In 1976, Father Elpidios retreated to the Holy Mountain and spend the rest of his live ascetising in the New Skete of the Cell of the Annunciation of the Theotokos. Father Niphont said of Father Elpidios, “I first met him in the New Skete. He was a true man of God – Simple in demeanour and dressing modestly, he treated others cordially, respectfully and generously. He always compromised, never insisted on his views, and never put any pressure on others. As soon as he knew about any disputes or quarrels among the brothers, he always hurried to restore peace among them. He earned deep respect from others for taking everyone seriously and treating them with kindness. He was like a father to all of us. He was critical and harsh towards himself, and never allowed himself any digressions, particularly from the prayer or worship rule. He always read the Psalter and the Gospel. When he was ill, and I was looking after him, he had me read aloud to him verses from the Psalter and the New Testament. He found them inspiring and thought-provoking. Frequently, he asked me to stop and mused, “Just listen to what it says… O Christ Our Lord, How enormous is Your sacrifice for our sake…”.
He found the experience of serving the liturgy particularly meaningful. During the liturgy, he had the sense of being one on one with the Lord and asked to be left alone in the altar. He conducted the service at a moderate pace; used simple intonations, and read out large numbers of names of the living and deceased during the matins.
On 29 November, the day of his twin brother’s martyrdom, Father Elpidios saw with his spiritual eye from his Skete the events that were unravelling at Jacob’s Well. He later described the details of the incident before the fathers of his brotherhood. To his description, he added, “Saint Philoumenos is a holy martyr. He endured his torments voluntarily, refusing to leave the location of his service to protect a relic from defilement.”
In November 1983, Father Elpidios’s condition deteriorated, forcing him to leave the Holy Mountain. He was admitted to the Red Cross Hospital at Athens, where shortly fell into a coma. His relatives and fathers of the Holy Mountain gathered around his bed.
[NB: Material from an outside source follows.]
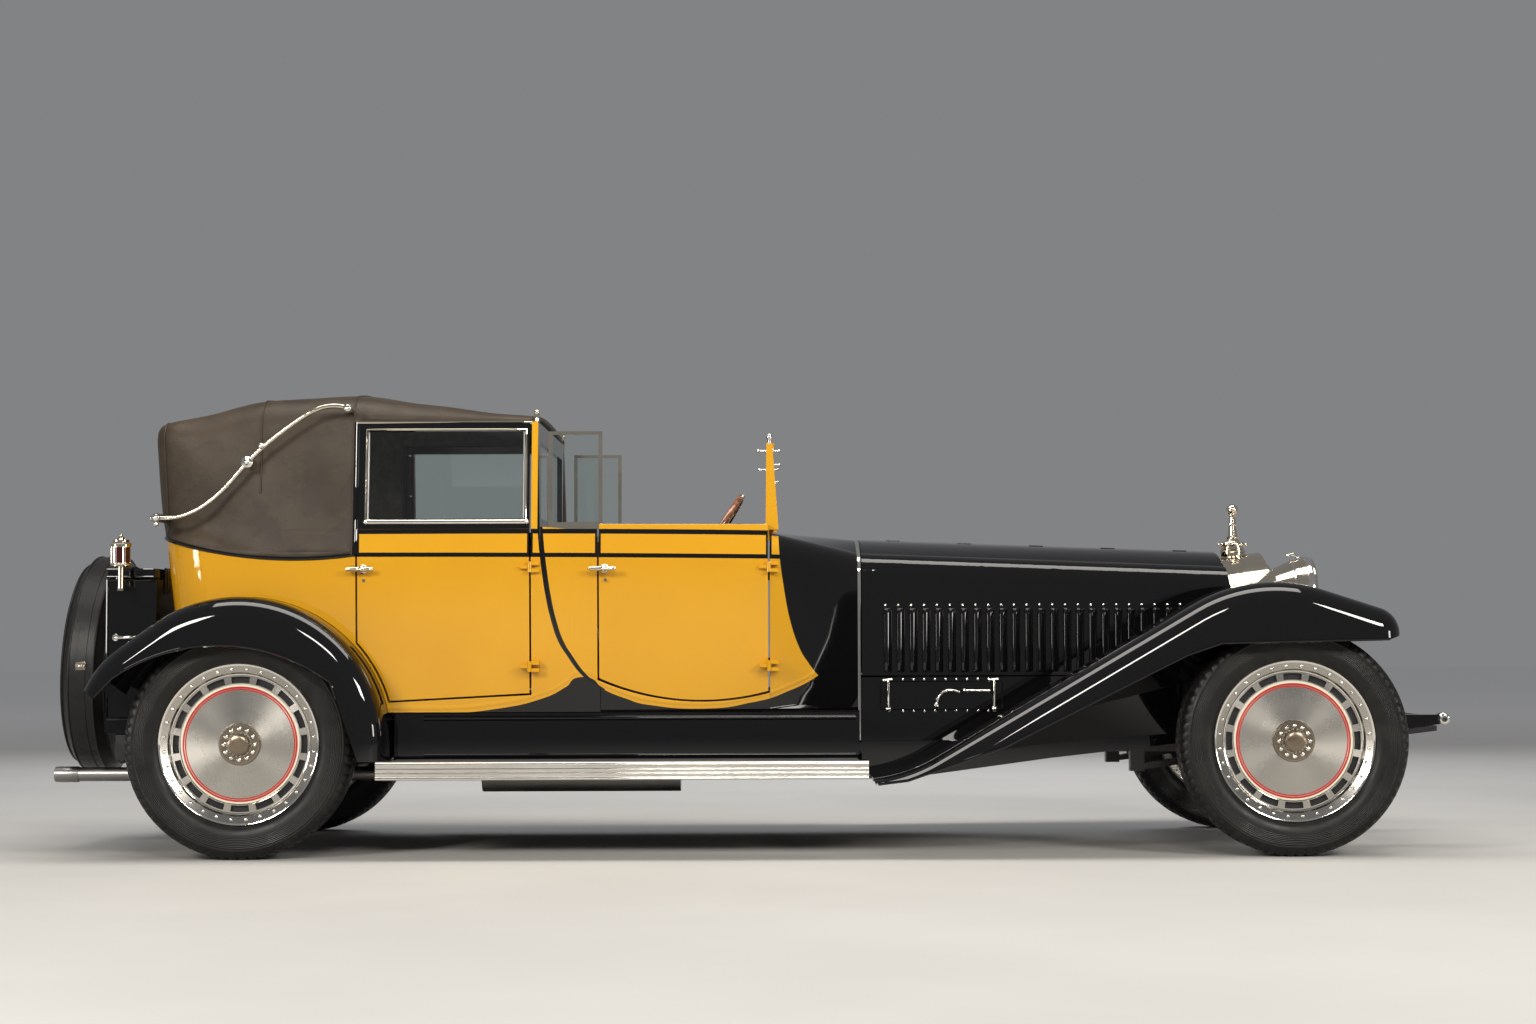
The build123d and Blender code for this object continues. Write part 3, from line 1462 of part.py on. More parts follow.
# Trunk
trunk = block(trunk_rear_x, trunk_front_x, -trunk_half_width, trunk_half_width, trunk_bottom_z, trunk_top_z)
trunk = trunk - block(
    trunk_rear_x + trunk_wall,
    trunk_front_x - trunk_wall,
    -trunk_half_width + trunk_wall,
    trunk_half_width - trunk_wall,
    trunk_bottom_z + trunk_wall,
    trunk_top_z + 1.0,
)
lid_low_z = trunk_top_z + lid_gap
lid_high_z = trunk_top_z + trunk_lid_height
lid_y = trunk_half_width
lid = block(trunk_rear_x, trunk_front_x - lid_gap, -lid_y, lid_y, lid_low_z, lid_high_z)
lid_hinge_x = trunk_front_x + lid_gap
lid_pin = lid_hinge_radius / 2
for y in (-350.0, 350.0):
    outer_part = across(lid_hinge_x, y - 30.0, y - 10.0, lid_high_z, lid_hinge_radius)
    inner_part = across(lid_hinge_x, y + 10.0, y + 30.0, lid_high_z, lid_hinge_radius)
    leaves = [
        block(trunk_front_x, lid_hinge_x, y0, y0 + 20.0, trunk_top_z - 60.0, lid_high_z)
        for y0 in (y - 30.0, y + 10.0)
    ]
    pin = across(lid_hinge_x, y - 30.0, y + 30.0, lid_high_z, lid_pin)
    trunk = trunk.fuse(outer_part, inner_part, *leaves, pin)
    eye = across(lid_hinge_x, y - 9.0, y + 9.0, lid_high_z, lid_hinge_radius)
    tab_low_z = lid_high_z - lid_hinge_radius + 1.0
    tab = block(trunk_front_x - 40.0, lid_hinge_x, y - 9.0, y + 9.0, tab_low_z, lid_high_z)
    bore = across(lid_hinge_x, y - 31.0, y + 31.0, lid_high_z, lid_pin + running_clearance)
    lid = lid.fuse(eye, tab) - bore
save("trunk", trunk)
save("trunk_lid", lid)

# Rear lamps
lantern = fused(
    upright(lantern_x, lantern_y, lantern_bottom_z, lantern_top_z, 34.0),
    upright(lantern_x, lantern_y, lantern_bottom_z, lantern_bottom_z + 12.0, 42.0),
    upright(lantern_x, lantern_y, lantern_top_z - 30.0, lantern_top_z - 18.0, 42.0),
    upright(lantern_x, lantern_y, 1110.0, lantern_bottom_z, 12.0),
    block(lantern_x - 12.0, lantern_x + 12.0, trunk_half_width, lantern_y + 8.0, 1100.0, 1120.0),
)
save("rear_lamps", pair(lantern))

# Headlamps
lamp_profile = [
    (0.0, 0.0),
    (lamp_radius, 0.0),
    (lamp_radius, -24.0),
    (lamp_radius * 0.92, -80.0),
    (lamp_radius * 0.72, -150.0),
    (lamp_radius * 0.40, -210.0),
    (lamp_radius * 0.12, -lamp_length),
    (0.0, -lamp_length),
]
lamp = turned(lamp_profile).rotate(Axis.Z, -90)
lamp = Pos(lamp_lens_x, lamp_y, lamp_z) * lamp
lamp_post_x = lamp_lens_x - 32.0
post_foot_z = rail_top_at(lamp_post_x)
lamp_bar_z = lamp_z - lamp_radius - 24.0
lamp_post = upright(lamp_post_x, rail_mid_y, post_foot_z, lamp_bar_z, 16.0)
lamp_stem = upright(lamp_post_x, lamp_y, lamp_bar_z, lamp_z - lamp_radius + 30.0, 16.0)
lamp_bar = across(lamp_post_x, -lamp_y - 16.0, lamp_y + 16.0, lamp_bar_z, lamp_bar_radius)
left_lamp_parts = (lamp, lamp_post, lamp_stem)
headlamps = fused(lamp_bar, *left_lamp_parts, *[other_side(part) for part in left_lamp_parts])
save("headlamps", headlamps - rail - other_side(rail))
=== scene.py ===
import json
import math

import bmesh
import bpy
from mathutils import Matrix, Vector
from mathutils.bvhtree import BVHTree


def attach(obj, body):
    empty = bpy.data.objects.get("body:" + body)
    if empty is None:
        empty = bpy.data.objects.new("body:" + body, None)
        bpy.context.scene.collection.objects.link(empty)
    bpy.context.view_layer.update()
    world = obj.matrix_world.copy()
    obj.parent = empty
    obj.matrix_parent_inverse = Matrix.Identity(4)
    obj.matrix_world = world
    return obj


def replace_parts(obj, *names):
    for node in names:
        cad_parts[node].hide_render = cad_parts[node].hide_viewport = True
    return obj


# Looks of a large landaulet of about 1930. Places are millimetres as drawn in the part's source,
# and at() turns them into metres of the row frame, whose X is smaller by DRAWN_X.

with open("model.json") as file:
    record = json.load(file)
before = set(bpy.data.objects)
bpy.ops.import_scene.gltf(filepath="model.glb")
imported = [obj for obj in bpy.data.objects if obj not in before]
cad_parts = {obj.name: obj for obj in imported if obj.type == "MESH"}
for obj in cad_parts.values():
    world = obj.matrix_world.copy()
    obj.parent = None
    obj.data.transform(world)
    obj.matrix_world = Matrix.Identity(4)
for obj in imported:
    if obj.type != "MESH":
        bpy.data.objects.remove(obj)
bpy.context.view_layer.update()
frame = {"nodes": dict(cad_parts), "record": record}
nodes = frame["nodes"]

DRAWN_X = 37.5
AXLE_Z = 468
FRONT_X = 2270
REAR_X = -2030
WHEEL_Y = 800
BOTH = ((-1, "right"), (1, "left"))


def at(x, y, z):
    """A drawn place as a point of the row frame."""
    return Vector(((x - DRAWN_X) / 1000, y / 1000, z / 1000))


def body_name(node):
    """The CAD body that carries a node."""
    bodies = frame["record"]["behaviour"]["bodies"]
    return next(name for name, members in bodies.items() if node in members)


# Materials


class Paint:
    """Small builder of node trees."""

    def __init__(self, name):
        self.mat = bpy.data.materials.new(name)
        self.mat.use_nodes = True
        self.tree = self.mat.node_tree
        self.bsdf = self.tree.nodes["Principled BSDF"]
        self.coords = self.tree.nodes.new("ShaderNodeTexCoord").outputs["Object"]

    def node(self, kind, **values):
        made = self.tree.nodes.new(kind)
        for key, value in values.items():
            setattr(made, key, value)
        return made

    def feed(self, target, value):
        """Set a socket to a number or a colour, or link it to another socket."""
        if isinstance(value, tuple):
            target.default_value = (*value, 1.0)
        elif isinstance(value, (int, float)):
            target.default_value = value
        else:
            self.tree.links.new(value, target)

    def math(self, operation, a, b=0.0):
        made = self.node("ShaderNodeMath", operation=operation)
        self.feed(made.inputs[0], a)
        self.feed(made.inputs[1], b)
        return made.outputs[0]

    def times(self, a, b):
        return self.math("MULTIPLY", a, b)

    def minus(self, a, b):
        return self.math("SUBTRACT", a, b)

    def off(self, value, centre=0.0):
        """Distance of a value from a centre."""
        return self.math("ABSOLUTE", self.minus(value, centre) if centre else value)

    def most(self, first, *others):
        for other in others:
            first = self.math("MAXIMUM", first, other)
        return first

    def length(self, a, b):
        return self.math("SQRT", self.math("ADD", self.times(a, a), self.times(b, b)))

    def parts(self, vector=None):
        split = self.node("ShaderNodeSeparateXYZ")
        self.feed(split.inputs[0], vector or self.coords)
        return tuple(split.outputs)

    def stretched(self, *share):
        mapping = self.node("ShaderNodeMapping")
        mapping.inputs["Scale"].default_value = share
        self.feed(mapping.inputs["Vector"], self.coords)
        return mapping.outputs[0]

    def noise(self, scale, detail=4.0, rough=0.6, place=None):
        made = self.node("ShaderNodeTexNoise")
        for key, value in (("Scale", scale), ("Detail", detail), ("Roughness", rough)):
            self.feed(made.inputs[key], value)
        self.feed(made.inputs["Vector"], place or self.coords)
        return made.outputs["Fac"]

    def cells(self, scale, feature="F1", place=None):
        made = self.node("ShaderNodeTexVoronoi", feature=feature)
        self.feed(made.inputs["Scale"], scale)
        self.feed(made.inputs["Vector"], place or self.coords)
        return made.outputs["Distance"]

    def ramp(self, value, low, high, out_low=0.0, out_high=1.0, kind="SMOOTHSTEP"):
        made = self.node("ShaderNodeMapRange", interpolation_type=kind)
        for socket, number in zip(made.inputs, (value, low, high, out_low, out_high)):
            self.feed(socket, number)
        return made.outputs[0]

    def mix(self, share, a, b):
        made = self.node("ShaderNodeMix", data_type="RGBA")
        for index, value in ((0, share), (6, a), (7, b)):
            self.feed(made.inputs[index], value)
        return made.outputs[2]

    def mottled(self, a, b, scale, detail, low, high):
        """Two colours in soft patches."""
        return self.mix(self.ramp(self.noise(scale, detail), low, high), a, b)

    def curve(self, value, points):
        """A graph through (input, output) points, in metres."""
        low, high = min(p[0] for p in points), max(p[0] for p in points)
        foot, top = min(p[1] for p in points), max(p[1] for p in points)
        span = max(top - foot, 1e-6)
        made = self.node("ShaderNodeFloatCurve")
        graph = made.mapping.curves[0]
        for k, (a, b) in enumerate(points):
            place = ((a - low) / (high - low), (b - foot) / span)
            if k < 2:
                graph.points[k].location = place
            else:
                graph.points.new(*place)
        made.mapping.update()
        self.feed(made.inputs["Value"], self.ramp(value, low, high, kind="LINEAR"))
        return self.math("ADD", self.times(made.outputs[0], span), foot)

    def bump(self, height, strength=0.3, distance=0.001, under=None):
        made = self.node("ShaderNodeBump")
        for key, value in (("Strength", strength), ("Distance", distance), ("Height", height)):
            self.feed(made.inputs[key], value)
        if under is not None:
            self.feed(made.inputs["Normal"], under)
        return made.outputs[0]

    def worn(self, low, high, scale=3.0):
        """Roughness with soft smudges."""
        return self.ramp(self.noise(scale, 6.0, 0.7), 0.35, 0.7, low, high)

    def done(self, color, metallic=0.0, roughness=0.5, normal=None, **more):
        sockets = {"Base Color": color, "Metallic": metallic, "Roughness": roughness}
        sockets.update((key.replace("_", " "), value) for key, value in more.items())
        if normal is not None:
            sockets["Normal"] = normal
        for key, value in sockets.items():
            self.feed(self.bsdf.inputs[key], value)
        return self.mat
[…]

Metropolitan Athanasios of Limassol remembers, “The elder was in intensive care, lying in a coma. On one of our visits, we noticed him holding on to his prayer beads, picking through them slowly, one after another, like he used to do when he was praying. In astonishment, we asked his doctor if we could believe our eyes. How was it possible for Elder Paisios to keep thumbing through the beads while unconscious. The doctor told us that those were unconscious mechanical movements that he had learned and to which he had accustomed himself in the past. It then occurred to me to try taking away his beads and giving him mine instead. The moment I took his beads, the elder opened his eyes, held out his hand and took back his beads, leaving us and the doctor baffled.
Elder Elpidios departed to God on 3 December 1983. Due to bad weather conditions, it was not possible to bury his remains on the Holy Mount, so it was decided to lay them to rest in his beloved monastery of the Theotokos Faneromene at Rhodopolis Atis. Despite the heavy rainfall, scores of his spiritual disciples came to pay their last respects, and have continued to come to his grave. That way, he never parts with those who seek his guidance and reassurance in body or spirit.